Objective: Hepatocyte growth factor (HGF) and dickkopf-1 (Dkk-1) inhibit osteoblast differentiation. The present study was thus undertaken to investigate whether plasma levels of HGF and Dkk-1 are related to bone damage in patients with rheumatoid arthritis (RA).
Methods: RA patients with a disease duration of <4 years were followed up prospectively with collection of demographic, clinical, and radiographic data at study enrollment (1992) and after 1, 2, 5, and 10 years. Hand radiographs were scored according to the modified Sharp/van der Heijde score (SHS). Levels of HGF and Dkk-1 in stored plasma samples obtained from 136 patients at the time of enrollment were measured by enzyme-linked immunosorbent assay. Associations between cytokine levels and radiographic progression were examined by linear regression analysis.

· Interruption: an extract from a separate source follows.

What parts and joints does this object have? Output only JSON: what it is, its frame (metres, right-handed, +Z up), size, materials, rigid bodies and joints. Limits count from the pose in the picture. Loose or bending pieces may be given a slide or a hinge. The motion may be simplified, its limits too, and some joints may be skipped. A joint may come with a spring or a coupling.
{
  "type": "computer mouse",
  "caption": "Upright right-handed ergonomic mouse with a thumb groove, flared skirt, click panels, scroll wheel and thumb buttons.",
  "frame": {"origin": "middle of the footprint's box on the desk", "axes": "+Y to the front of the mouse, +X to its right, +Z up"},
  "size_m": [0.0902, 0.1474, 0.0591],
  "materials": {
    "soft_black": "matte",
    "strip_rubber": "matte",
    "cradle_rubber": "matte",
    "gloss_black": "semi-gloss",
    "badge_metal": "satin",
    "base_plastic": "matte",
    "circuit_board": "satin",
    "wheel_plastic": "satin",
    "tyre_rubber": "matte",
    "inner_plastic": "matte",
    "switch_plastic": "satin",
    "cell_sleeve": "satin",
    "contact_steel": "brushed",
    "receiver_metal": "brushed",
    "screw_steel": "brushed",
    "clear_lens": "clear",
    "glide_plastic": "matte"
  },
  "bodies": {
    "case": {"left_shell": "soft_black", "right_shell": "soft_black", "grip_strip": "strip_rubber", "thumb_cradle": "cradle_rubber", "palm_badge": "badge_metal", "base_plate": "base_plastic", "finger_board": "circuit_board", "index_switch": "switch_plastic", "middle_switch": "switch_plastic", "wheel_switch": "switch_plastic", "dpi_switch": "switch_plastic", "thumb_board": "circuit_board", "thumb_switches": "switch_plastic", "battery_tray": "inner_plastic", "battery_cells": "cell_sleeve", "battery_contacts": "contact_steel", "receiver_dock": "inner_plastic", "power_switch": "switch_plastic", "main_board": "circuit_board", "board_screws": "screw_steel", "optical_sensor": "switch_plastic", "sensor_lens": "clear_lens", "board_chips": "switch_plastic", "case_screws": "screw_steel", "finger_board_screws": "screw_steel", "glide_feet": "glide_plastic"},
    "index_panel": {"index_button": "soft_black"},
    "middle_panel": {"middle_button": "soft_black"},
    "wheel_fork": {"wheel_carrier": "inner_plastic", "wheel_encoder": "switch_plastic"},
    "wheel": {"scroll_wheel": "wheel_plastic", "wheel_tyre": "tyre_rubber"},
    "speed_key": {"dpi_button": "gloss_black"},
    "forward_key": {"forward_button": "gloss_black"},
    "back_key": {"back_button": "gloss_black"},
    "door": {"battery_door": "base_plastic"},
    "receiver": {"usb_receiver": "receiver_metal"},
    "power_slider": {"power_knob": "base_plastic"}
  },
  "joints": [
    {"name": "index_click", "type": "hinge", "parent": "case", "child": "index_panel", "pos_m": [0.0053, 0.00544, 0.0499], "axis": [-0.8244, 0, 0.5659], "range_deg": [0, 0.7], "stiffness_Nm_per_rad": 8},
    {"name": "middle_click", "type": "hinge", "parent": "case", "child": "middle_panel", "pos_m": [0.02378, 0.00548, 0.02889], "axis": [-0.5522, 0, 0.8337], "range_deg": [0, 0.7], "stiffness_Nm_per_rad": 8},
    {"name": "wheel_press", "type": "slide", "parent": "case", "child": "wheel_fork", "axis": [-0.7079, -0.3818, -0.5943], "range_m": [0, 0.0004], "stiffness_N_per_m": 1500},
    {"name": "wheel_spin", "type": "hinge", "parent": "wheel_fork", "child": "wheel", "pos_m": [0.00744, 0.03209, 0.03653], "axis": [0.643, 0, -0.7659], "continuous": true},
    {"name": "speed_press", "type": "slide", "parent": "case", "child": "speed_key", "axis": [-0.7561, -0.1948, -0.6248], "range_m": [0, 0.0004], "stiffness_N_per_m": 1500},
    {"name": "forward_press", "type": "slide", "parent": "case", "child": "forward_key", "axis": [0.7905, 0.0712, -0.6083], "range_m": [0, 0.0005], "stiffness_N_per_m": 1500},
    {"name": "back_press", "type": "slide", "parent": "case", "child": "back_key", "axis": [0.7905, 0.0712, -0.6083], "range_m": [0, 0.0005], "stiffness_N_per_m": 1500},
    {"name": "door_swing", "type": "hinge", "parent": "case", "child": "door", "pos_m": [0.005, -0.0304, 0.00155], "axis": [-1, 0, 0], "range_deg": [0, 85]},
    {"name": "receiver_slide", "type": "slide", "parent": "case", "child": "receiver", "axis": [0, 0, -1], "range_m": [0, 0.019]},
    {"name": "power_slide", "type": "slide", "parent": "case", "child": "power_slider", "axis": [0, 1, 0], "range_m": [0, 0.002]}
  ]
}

Results: Patients with above-median levels of HGF at enrollment had a significantly greater change in the SHS after 1, 2, 5, and 10 years than did patients with below-median levels of HGF (P < 0.001, P = 0.006, P = 0.01, and P = 0.01, respectively). In an unadjusted analysis, baseline HGF levels predicted the severity of joint damage at all time points studied. After adjustment for other known predictors of radiographic progression, baseline HGF levels remained significantly associated with radiographic progression. Plasma levels of Dkk-1 at enrollment were not significantly associated with radiographic progression at any time point studied.
Conclusion: Plasma levels of HGF predict joint damage in RA, and this finding suggests that HGF plays a role in RA joint destruction. The role of HGF as a potential prognostic biomarker or target for treatment warrants further exploration.